[START]

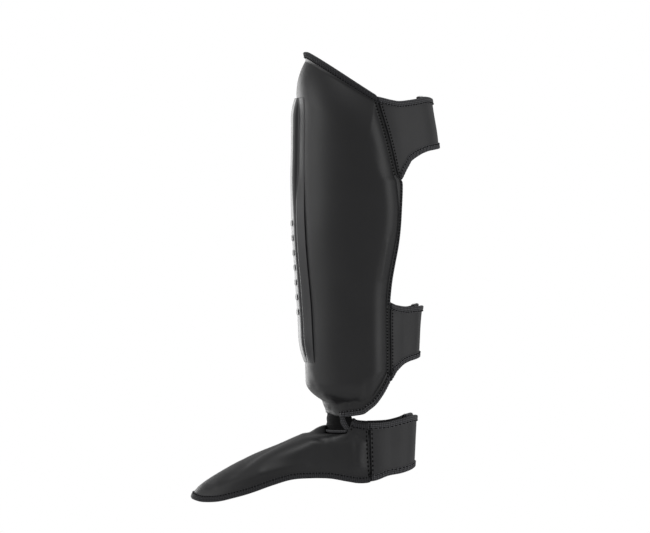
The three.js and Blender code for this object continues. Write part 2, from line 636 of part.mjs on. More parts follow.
// Ankle link: a stretch panel inside the shell's front flap and the collar, with a rolled seam across it
function addLink() {
  const outer = -(4 * gap + 2 * tapeThickness);
  const link = makeSheet(mirrored(steps(4)), steps(5), (column, up, skin) => {
    const z = lerp(linkBottom, linkTop, up);
    const angle = column * readTable(linkRows, "up", "half", up);
    return legPoint(angle, z, outer - (1 - skin) * linkThickness);
  });
  addPiece("ankle_link", sheetBody(link), materials.stretch);
  for (const [name, side] of [["left", 1], ["right", -1]]) {
    const rim = link.rows.map((up) => [side, up]);
    addPiece("link_binding_" + name, tapeOn(link, rim, [-side, 0]), materials.tape);
  }
  const sides = 8;
  const places = steps(12, -weltHalf, weltHalf);
  const height = (angle) => collarAt(angle) + weltLift;
  const points = places.flatMap((angle) =>
    steps(sides - 1, 0, 360 - 360 / sides).map((turn) => {
      const out = pipingRadius * Math.cos(degToRad(turn));
      const up = pipingRadius * Math.sin(degToRad(turn));
      return legPoint(angle, height(angle) + up, pipingRadius + out);
    }),
  );
  const faces = [];
  for (let k = 0; k < places.length - 1; k++) {
    for (let s = 0; s < sides; s++) {
      const a = k * sides + s;
      const b = k * sides + ((s + 1) % sides);
      faces.push([a, b, b + sides], [a, b + sides, a + sides]);
    }
  }
  const end = (places.length - 1) * sides;
  for (let s = 1; s < sides - 1; s++) faces.push([0, s + 1, s], [end, end + s, end + s + 1]);
  addPiece("ankle_welt", closedBody(points, faces), materials.tape);
}

addRidge();
addShellBindings();
addStrap("upper_strap", upperStrap, upperStrapRows, wrapAt);
addStrap("lower_strap", lowerStrap, lowerStrapRows, wrapAt);
addStrap("heel_strap", heelStrap, heelStrapRows, heelSeamAt);
addInstep();
addLink();

export default guard;
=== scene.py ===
import logging
import math
from dataclasses import dataclass, field
from enum import Enum
from typing import Callable

import bpy
import numpy as np
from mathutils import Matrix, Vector


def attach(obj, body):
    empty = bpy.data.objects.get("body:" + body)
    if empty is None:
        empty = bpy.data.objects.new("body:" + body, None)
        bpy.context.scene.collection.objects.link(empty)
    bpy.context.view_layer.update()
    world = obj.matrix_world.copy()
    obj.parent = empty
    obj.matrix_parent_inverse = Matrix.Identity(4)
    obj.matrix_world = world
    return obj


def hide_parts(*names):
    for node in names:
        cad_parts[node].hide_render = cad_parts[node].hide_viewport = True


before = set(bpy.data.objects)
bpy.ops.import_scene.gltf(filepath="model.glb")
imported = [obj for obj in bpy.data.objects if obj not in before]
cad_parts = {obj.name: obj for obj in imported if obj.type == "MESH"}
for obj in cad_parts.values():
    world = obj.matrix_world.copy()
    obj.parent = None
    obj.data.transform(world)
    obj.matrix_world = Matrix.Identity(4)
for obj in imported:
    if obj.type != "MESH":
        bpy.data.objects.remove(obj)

Array = np.ndarray
Piece, Material, Tree = bpy.types.Object, bpy.types.Material, bpy.types.NodeTree
Place = Callable[[Array, Array, float], Array]
Run = tuple[Array, Array]
log = logging.getLogger("guard")

MM = 0.001

# The leg and the shell's sewn edges, as in the solids
SHIN_HEIGHT = 385.0
CALF_FRONT, CALF_REAR, CALF_HALF = 60.0, 61.5, 56.0
EDGE = 4.0
FLANGE = 7.5

# Clearance between pieces, and the thickness of the tape, the straps and the loop patches
GAP = 0.3
TAPE = 0.8
STRAP = 2.4
PATCH = 1.2

# Folded tapes: width, how far in their stitches run, the step that finds the way in, and the least share of
# that way that counts as square to the rim
TAPE_WIDTH = 5.2
REAR_TAPE_WIDTH = 4.6
STITCH_IN = 4.1
RIM_STEP = 0.004
STEEPEST = 0.45
# Share of the folded tape's width in from the rim, lift off the sheet's skin
TAPE_SECTION = (
    (1.0, -0.1), (0.985, 0.6), (0.93, 0.82), (0.84, 0.8), (0.77, 0.55), (0.7, 0.8), (0.6, 0.95), (0.45, 1.0),
    (0.2, 1.04), (0.0, 1.05),
)

# Seams: depth and width of the groove, then height, place and width of the bead beside it
GROOVE_DEPTH, GROOVE_WIDTH = 1.3, 0.6
BEAD_HEIGHT, BEAD_PLACE, BEAD_WIDTH = 0.6, 1.3, 0.5

# Stitches: pitch, thread radius, share of the pitch that one covers, and lift off tape, cover and strap
STITCH_PITCH = 3.3
THREAD_RADIUS = 0.68
STITCH_SHARE = 0.6
TAPE_LIFT, COVER_LIFT, STRAP_LIFT = 0.72, 0.15, 0.12

# Frayed fibres at a closure: how many, their spread, and the radius at root and tip
FIBRES = 70
ROOT_SPREAD, LEAN_SPREAD = 0.5, 0.75
ROOT_RADIUS, TIP_RADIUS = 0.13, 0.05

# Bands of a wave texture to one unit of its scale, about
BANDS = 3.14

# Slow waves of a cover: height, and how far along each of two coordinates the wave turns by one radian
SHELL_WAVES = ((0.22, 31, 19), (0.14, 17, -11), (0.08, 9.7, 7))
INSTEP_WAVES = ((0.22, 17, 11), (0.12, 8, -7))

# Lights: name, place and size in metres, power in watts
LIGHTS = (
    ("rim_soft", (-2.4, -1.8, 0.2), 1.6, 32),
    ("front_soft", (0.1, -2.8, 0.7), 1.4, 14),
    ("top_soft", (0.8, -0.6, 2.8), 1.2, 20),
    ("back_soft", (1.3, 2.4, 0.5), 2.2, 23),
)

# at (share of the shin's height), front, rear, half (shares of the calf's sizes)
LEG_ROWS = np.array([
    (-0.16, 0.82, 0.565, 0.643), (-0.026, 0.815, 0.612, 0.679), (0, 0.802, 0.617, 0.688),
    (0.023, 0.798, 0.622, 0.705), (0.042, 0.803, 0.627, 0.723), (0.06, 0.818, 0.632, 0.738),
    (0.104, 0.833, 0.64, 0.759), (0.177, 0.85, 0.659, 0.786), (0.291, 0.883, 0.704, 0.83),
    (0.39, 0.922, 0.792, 0.893), (0.52, 0.975, 0.936, 0.973), (0.65, 0.997, 1, 1),
    (0.756, 0.992, 0.987, 1), (0.865, 0.992, 0.886, 1), (0.935, 1.042, 0.83, 1.009), (1, 1.118, 0.8, 1.027),
])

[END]

Everything from the line containing "obj.parent = None" down to the line containing "PATCH = 1.2" should be repeated exactly, with both end lines kept and no other lines added.

FINAL RESULT:
    obj.parent = None
    obj.data.transform(world)
    obj.matrix_world = Matrix.Identity(4)
for obj in imported:
    if obj.type != "MESH":
        bpy.data.objects.remove(obj)

Array = np.ndarray
Piece, Material, Tree = bpy.types.Object, bpy.types.Material, bpy.types.NodeTree
Place = Callable[[Array, Array, float], Array]
Run = tuple[Array, Array]
log = logging.getLogger("guard")

MM = 0.001

# The leg and the shell's sewn edges, as in the solids
SHIN_HEIGHT = 385.0
CALF_FRONT, CALF_REAR, CALF_HALF = 60.0, 61.5, 56.0
EDGE = 4.0
FLANGE = 7.5

# Clearance between pieces, and the thickness of the tape, the straps and the loop patches
GAP = 0.3
TAPE = 0.8
STRAP = 2.4
PATCH = 1.2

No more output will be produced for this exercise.